> [WHAT YOU HAVE TO DO]: Repeat, exactly as written, every line from the one holding "hem and its filled body" through the one holding "if empty is". Leave out all other lines.

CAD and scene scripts
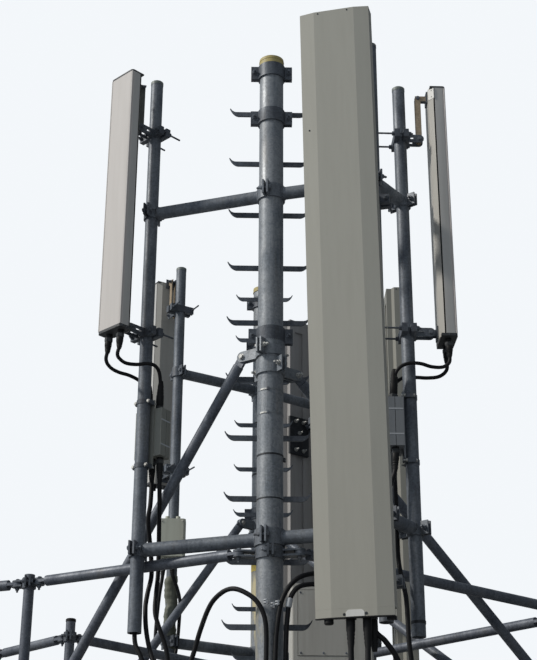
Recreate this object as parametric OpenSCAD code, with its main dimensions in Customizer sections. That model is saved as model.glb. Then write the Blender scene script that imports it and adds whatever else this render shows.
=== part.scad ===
// Rooftop cell site: two braced tube masts with ladders, antenna pipes, panel antennas,
// amplifiers and an equipment cabinet. Millimetres, +Z up, +Y away from the viewer.
// The origin is the centre of the near mast's base plate, on its underside.

/* [Masts] */
// Outside diameter of a mast tube
mast_d = 114.3; // [90:0.1:140]
// Wall of a mast tube
mast_wall = 5; // [3:0.5:8]
// Height of the near mast
near_mast_h = 3580; // [3400:10:3800]
// Height of the far mast
far_mast_h = 3465; // [3300:5:3600]
// Distance from the near mast to the far mast
mast_gap = 2386; // [2300:1:2500]
// Height of a mast's end cap above the tube
mast_cap_h = 28; // [16:1:40]
// Side of a mast's square base plate
base_side = 300; // [260:5:340]
// Thickness of a base plate
base_t = 16; // [10:1:25]
// Distance between the holes of a base plate
base_hole_gap = 230; // [210:5:240]
// Diameter of the holes of a base plate
base_hole_d = 22; // [16:1:26]
// Height of the gussets on a base plate
gusset_h = 120; // [80:5:160]
// Thickness of a gusset
gusset_t = 10; // [6:1:14]

/* [Collars] */
// Thickness of a collar's band
band_t = 8; // [6:0.5:10]
// Height of a mast collar
collar_h = 70; // [60:1:80]
// Height of a pipe collar
pipe_collar_h = 60; // [50:1:70]
// Gap between the two halves of a collar
split_gap = 12; // [8:1:16]
// Length of a collar's ear
ear_len = 34; // [30:1:40]
// Thickness of a collar's ear
ear_t = 8; // [6:0.5:10]
// Diameter of the bolt holes in collars, lugs and forks
bolt_hole_d = 14; // [10:0.5:16]
// Clearance between a piece and what it is clamped to
seat = 0.3; // [0.2:0.1:0.5]

/* [Ladders] */
// Distance from one rung to the next
rung_pitch = 280; // [260:5:300]
// Length of a rung's straight part
rung_len = 346; // [300:2:360]
// Depth of a rung, from front to back
rung_depth = 40; // [30:1:50]
// Thickness of a rung
rung_t = 8; // [6:0.5:10]
// Length of a rung's upturned end
rung_tip = 44; // [30:1:60]
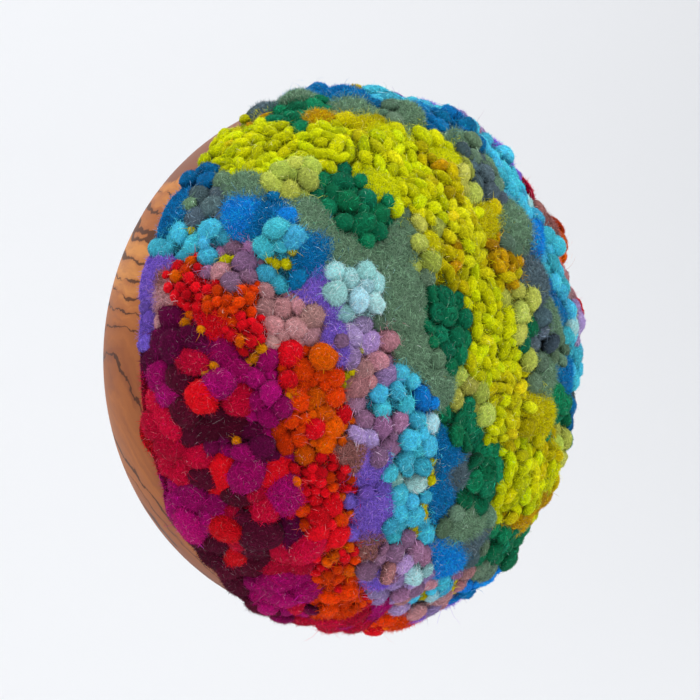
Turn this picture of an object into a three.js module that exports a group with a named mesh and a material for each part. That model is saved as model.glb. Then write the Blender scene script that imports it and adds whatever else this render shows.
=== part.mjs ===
import * as THREE from 'three';

// A round wall piece: a domed mound of punch needle wool set in a small turned olive wood bowl.
// Millimetres, +Z up. The wall is the plane Y = 0 and the front faces -Y.
// The origin is the middle of the bowl's flat foot, which lies against the wall.

// The bowl, turned from one block: its side is an arc that runs straight out at the rim
const BOWL = {
  rimRadius: 45.7,
  depth: 28,
  sideArc: 30.5,
  wall: 5,
  floor: 6,
  lipRound: 1.1,
  footRound: 0.7,
  segments: 84,
  arcSteps: 6,
  roundSteps: 2,
};

// The wool mound: its crown bulges from the lip, its edge hangs over the lip as a short hem,
// and its filled body goes down into the bowl
const MOUND = {
  edgeRadius: 47.7,
  edgeDepth: 28,
  height: 29.8,
  fullness: 2.33,
  rings: 25,
  ringStep: 6,
  hemDepth: 26.9,
  hemHang: 0.8,
  hemRound: 0.9,
  bodyPoints: 75,
};

// Groups of tufts that stand up from the crown, with creases between them
const TUFTS = {
  groups: 240,
  crease: 1.35,
  leastRadius: 3.6,
  radiusSpread: 2.8,
  leastRise: 0.8,
  riseSpread: 1.4,
  scatter: 0.8,
};

// Clearance between the wool and the wood
const GAP = 0.3;

// Share of the tufts' relief that is left at the crown's last ring, where it turns under
const EDGE_SHARE = 0.6;

// Colours of the two finishes
const WOOD_COLOUR = 0xb8743f;
const WOOL_COLOUR = 0x8a5a70;

// Unit number between 0 and 1 that is the same every time for the same whole number
function scatterNumber(n) {
  const wave = Math.sin(n * 12.9898) * 43758.5453;
  return wave - Math.floor(wave);
}

// Points along the arc of the bowl's side, from the rim to a given distance below it.
// inset moves the arc inwards, so the inner wall and the wool body share its centre.
function sideArc(inset, below) {
  const radius = BOWL.sideArc - inset;
  const centre = BOWL.rimRadius - BOWL.sideArc;
  const lastAngle = Math.asin(below / radius);
  const points = [];
  for (let step = 0; step <= BOWL.arcSteps; step += 1) {
    const angle = (lastAngle * step) / BOWL.arcSteps;
    points.push({ radius: centre + radius * Math.cos(angle), depth: BOWL.depth - radius * Math.sin(angle) });
  }
  return points;
}

// Quarter round between two points of a profile, bulging towards a third, the corner that it replaces
function roundCorner(from, corner, to) {
  const curve = new THREE.QuadraticBezierCurve(
    new THREE.Vector2(from.radius, from.depth),
    new THREE.Vector2(corner.radius, corner.depth),
    new THREE.Vector2(to.radius, to.depth),
  );
  return curve.getPoints(BOWL.roundSteps).map((point) => ({ radius: point.x, depth: point.y }));
}

// The bowl's closed profile, from the middle of the foot round the rim to the middle of the inner floor
function bowlProfile() {
  const outer = sideArc(0, BOWL.depth).reverse();
  const inner = sideArc(BOWL.wall, BOWL.depth - BOWL.floor);
  const foot = outer.shift();
  const footSide = { radius: foot.radius + BOWL.footRound * 0.4, depth: BOWL.footRound };
  outer.pop();
  const rimSide = { radius: BOWL.rimRadius, depth: BOWL.depth - BOWL.lipRound };
  const rimTop = { radius: BOWL.rimRadius - BOWL.lipRound, depth: BOWL.depth };
  const innerTop = { radius: BOWL.rimRadius - BOWL.wall + BOWL.lipRound, depth: BOWL.depth };
  inner[0].depth = BOWL.depth - BOWL.lipRound;
  return [
    { radius: 0, depth: 0 },
    ...roundCorner({ radius: foot.radius - BOWL.footRound, depth: 0 }, foot, footSide),
    ...outer,
    ...roundCorner(rimSide, { radius: BOWL.rimRadius, depth: BOWL.depth }, rimTop),
    ...roundCorner(innerTop, { radius: BOWL.rimRadius - BOWL.wall, depth: BOWL.depth }, inner[0]),
    ...inner.slice(1),
    { radius: 0, depth: BOWL.floor },
  ];
}

// Smooth outline of the crown, from its top to its edge, as even steps of length.
// Each place has its radius, its depth in front of the wall, and the outward direction there.
function crownOutline(steps) {
  const fine = 600;
  const power = 2 / MOUND.fullness;
  const path = [];
  for (let step = 0; step <= fine; step += 1) {
    const angle = (Math.PI / 2) * (1 - step / fine);
    path.push(new THREE.Vector2(
      MOUND.edgeRadius * Math.max(Math.cos(angle), 0) ** power,
      MOUND.edgeDepth + MOUND.height * Math.sin(angle) ** power,
    ));
  }
  path[0].x = 0;
  const length = [0];
  for (let step = 1; step <= fine; step += 1) {
    length.push(length[step - 1] + path[step].distanceTo(path[step - 1]));
  }
  const places = [];
  let near = 0;
  for (let step = 0; step <= steps; step += 1) {
    const target = (length[fine] * step) / steps;
    while (near < fine - 1 && length[near + 1] < target) near += 1;
    const share = (target - length[near]) / (length[near + 1] - length[near]);
    const at = path[near].clone().lerp(path[near + 1], share);
    const along = path[near + 1].clone().sub(path[near]).normalize();
    places.push({ radius: at.x, depth: at.y, outRadius: -along.y, outDepth: along.x });
  }
  places[0].outRadius = 0;
  places[0].outDepth = 1;
  return places;
}

// Middles of the tuft groups: equal areas of the crown in turn, each a golden angle on, then scattered
function tuftGroups() {
  const steps = 200;
  const outline = crownOutline(steps);
  const area = [0];
  for (let step = 1; step <= steps; step += 1) {
    const [a, b] = [outline[step - 1], outline[step]];
    area.push(area[step - 1] + (a.radius + b.radius) * Math.hypot(b.radius - a.radius, b.depth - a.depth));
  }
  const goldenAngle = Math.PI * (3 - Math.sqrt(5));
  const groups = [];
  for (let index = 0; index < TUFTS.groups; index += 1) {
    const shift = (scatterNumber(2 * index + 1) - 0.5) * TUFTS.scatter;
    const target = (area[steps] * (index + 0.5 + shift)) / TUFTS.groups;
    const place = outline[area.findIndex((sum) => sum >= target)];
    const turn = index * goldenAngle + (scatterNumber(2 * index + 2) - 0.5) * TUFTS.scatter;
    groups.push({
      middle: new THREE.Vector3(place.radius * Math.cos(turn), -place.depth, place.radius * Math.sin(turn)),
      radius: TUFTS.leastRadius + TUFTS.radiusSpread * scatterNumber(3 * index + 500),
      rise: TUFTS.leastRise + TUFTS.riseSpread * scatterNumber(5 * index + 900),
    });
  }
  return groups;
}

// Height of the tufts above the creases at a point of the crown
function tuftRise(point, groups) {
  let rise = 0;
  for (const group of groups) {
    const reach = point.distanceTo(group.middle) / group.radius;
    if (reach < 1) rise = Math.max(rise, group.rise * (1 - reach * reach));
  }
  return rise;
}

// Level ring of points round the Y axis; a ring of no radius is one point
function levelRing(radius, depth, count) {
  const ring = [];
  for (let index = 0; index < count; index += 1) {
    const turn = (2 * Math.PI * index) / count;
    ring.push(new THREE.Vector3(radius * Math.cos(turn), -depth, radius * Math.sin(turn)));
  }
  return ring;
}

// Rings of the crown, each with a few more points than the last, so that the faces stay even
function crownRings() {
  const outline = crownOutline(MOUND.rings);
  const groups = tuftGroups();
  const last = outline.length - 1;
  return outline.map((place, index) => {
    const count = Math.max(index * MOUND.ringStep, 1);
    const edgeShare = index === last ? EDGE_SHARE : 1;
    return levelRing(place.radius, place.depth, count).map((point) => {
      const outward = new THREE.Vector3(point.x, 0, point.z).normalize().multiplyScalar(place.outRadius);
      outward.y = -place.outDepth;
      const move = (tuftRise(point, groups) - TUFTS.crease) * edgeShare;
      return point.addScaledVector(outward.normalize(), move);
    });
  });
}

// Rings of the hem, which turns under outside the lip and comes back up beside it.
// It bulges and hangs lower where a group of tufts stands at the edge.
function hemRings(count) {
  const groups = tuftGroups();
  const inner = BOWL.rimRadius + GAP;
  const round = MOUND.hemRound;
  const section = [
    { radius: MOUND.edgeRadius - round * 0.1, depth: MOUND.hemDepth + round * 0.5, bulge: 1, hang: 0.6 },
    { radius: MOUND.edgeRadius - round * 0.7, depth: MOUND.hemDepth, bulge: 0.6, hang: 1 },
    { radius: inner, depth: MOUND.hemDepth + round * 0.3, bulge: 0, hang: 0.5 },
    { radius: inner, depth: BOWL.depth + GAP, bulge: 0, hang: 0 },
  ];
  return section.map((place) => levelRing(place.radius, place.depth, count).map((point) => {
    const outward = new THREE.Vector3(point.x, 0, point.z).normalize();
    const edge = outward.clone().multiplyScalar(MOUND.edgeRadius);
    edge.y = -MOUND.edgeDepth;
    const rise = tuftRise(edge, groups);
    point.addScaledVector(outward, (rise - TUFTS.crease) * EDGE_SHARE * place.bulge);
    point.y += rise * MOUND.hemHang * place.hang;
    return point;
  }));
}

// Rings of the mound's filled body, from the top of the lip down to the bowl's floor
function bodyRings() {
  const body = sideArc(BOWL.wall + GAP, BOWL.depth - BOWL.floor - GAP);
  body[0].depth = BOWL.depth + GAP;
  return [
    ...body.map((place) => levelRing(place.radius, place.depth, MOUND.bodyPoints)),
    levelRing(0, BOWL.floor + GAP, 1),
  ];
}

// Faces between two rings that may have different numbers of points, taken in order of angle
function joinRings(inner, outer, firstInner, firstOuter, faces) {
  let i = 0;
  let o = 0;
  const innerTurns = inner.length === 1 ? 0 : inner.length;
  const outerTurns = outer.length === 1 ? 0 : outer.length;
  while (i < innerTurns || o < outerTurns) {
    const a = firstInner + (i % inner.length);
    const b = firstOuter + (o % outer.length);
    const outerIsNext = i >= innerTurns || (o < outerTurns && (o + 1) * innerTurns <= (i + 1) * outerTurns);
    if (outerIsNext) {
      o += 1;
      faces.push(a, b, firstOuter + (o % outer.length));
    } else {
      i += 1;
      faces.push(a, b, firstInner + (i % inner.length));
    }
  }
}

// Closed surface through rings in order, from a single point to a single point
function skinRings(rings) {
  const firsts = [];
  const positions = [];
  for (const ring of rings) {
    firsts.push(positions.length / 3);
    for (const point of ring) positions.push(point.x, point.y, point.z);
  }
  const faces = [];
  for (let index = 1; index < rings.length; index += 1) {
    joinRings(rings[index - 1], rings[index], firsts[index - 1], firsts[index], faces);
  }
  const geometry = new THREE.BufferGeometry();
  geometry.setAttribute('position', new THREE.Float32BufferAttribute(positions, 3));
  geometry.setIndex(faces);
  geometry.computeVertexNormals();
  return geometry;
}

// The turned bowl
function makeBowl() {
  const profile = bowlProfile().map((place) => new THREE.Vector2(place.radius, -place.depth));
  const geometry = new THREE.LatheGeometry(profile.reverse(), BOWL.segments);
  const material = new THREE.MeshStandardMaterial({ color: WOOD_COLOUR, roughness: 0.5, metalness: 0 });
  const mesh = new THREE.Mesh(geometry, material);
  mesh.name = 'wood_bowl';
  return mesh;
}

// The wool mound with its hem and its filled body
function makeMound() {
  const crown = crownRings();
  const edgeCount = crown[crown.length - 1].length;
  const geometry = skinRings([...crown, ...hemRings(edgeCount), ...bodyRings()]);
  const material = new THREE.MeshStandardMaterial({ color: WOOL_COLOUR, roughness: 0.95, metalness: 0 });
  const mesh = new THREE.Mesh(geometry, material);
  mesh.name = 'punch_needle_dome';
  return mesh;
}

const group = new THREE.Group();
group.add(makeBowl(), makeMound());

export default group;
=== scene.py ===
"""Dresses a round punch needle wall piece: a mound of wool tufts in a small turned olive wood bowl.

Lengths are in metres. The bowl's foot lies on the plane Y = 0, the front faces -Y and +Z is up.
"""

import logging
import math
from dataclasses import dataclass, field
from enum import Enum

import bpy
import numpy as np
from mathutils import Matrix, Vector
from mathutils.bvhtree import BVHTree


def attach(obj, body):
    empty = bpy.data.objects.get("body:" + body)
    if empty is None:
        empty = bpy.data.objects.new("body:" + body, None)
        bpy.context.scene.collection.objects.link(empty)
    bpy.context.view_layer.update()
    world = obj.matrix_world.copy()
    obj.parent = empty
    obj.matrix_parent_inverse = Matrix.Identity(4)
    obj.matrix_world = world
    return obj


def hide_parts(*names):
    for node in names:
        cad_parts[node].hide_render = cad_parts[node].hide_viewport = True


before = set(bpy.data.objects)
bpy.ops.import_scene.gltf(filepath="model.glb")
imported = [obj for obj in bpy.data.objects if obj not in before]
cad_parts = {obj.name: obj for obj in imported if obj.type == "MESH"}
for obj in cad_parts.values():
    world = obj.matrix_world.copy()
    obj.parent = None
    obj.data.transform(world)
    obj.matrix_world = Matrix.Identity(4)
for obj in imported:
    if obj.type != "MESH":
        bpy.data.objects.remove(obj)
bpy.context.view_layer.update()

MM = 0.001
BAKE_MAP = "OFBake"
WOOL_ATTRIBUTE = "wool"
SWELL_ATTRIBUTE = "swelling"
GOLDEN_ANGLE = math.pi * (3 - math.sqrt(5))
SCATTER_STEP, SCATTER_GAIN = 12.9898, 43758.5453
PILE_GAIN = 1.35
BRIGHTEST = 0.95
MIX_SHARE, MIX_FIRST, MIX_SECOND, MIX_RESULT = 0, 6, 7, 2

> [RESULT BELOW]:
// The wool mound with its hem and its filled body
function makeMound() {
  const crown = crownRings();
  const edgeCount = crown[crown.length - 1].length;
  const geometry = skinRings([...crown, ...hemRings(edgeCount), ...bodyRings()]);
  const material = new THREE.MeshStandardMaterial({ color: WOOL_COLOUR, roughness: 0.95, metalness: 0 });
  const mesh = new THREE.Mesh(geometry, material);
  mesh.name = 'punch_needle_dome';
  return mesh;
}

const group = new THREE.Group();
group.add(makeBowl(), makeMound());

export default group;
=== scene.py ===
"""Dresses a round punch needle wall piece: a mound of wool tufts in a small turned olive wood bowl.

Lengths are in metres. The bowl's foot lies on the plane Y = 0, the front faces -Y and +Z is up.
"""

import logging
import math
from dataclasses import dataclass, field
from enum import Enum

import bpy
import numpy as np
from mathutils import Matrix, Vector
from mathutils.bvhtree import BVHTree


def attach(obj, body):
    empty = bpy.data.objects.get("body:" + body)
    if empty is None:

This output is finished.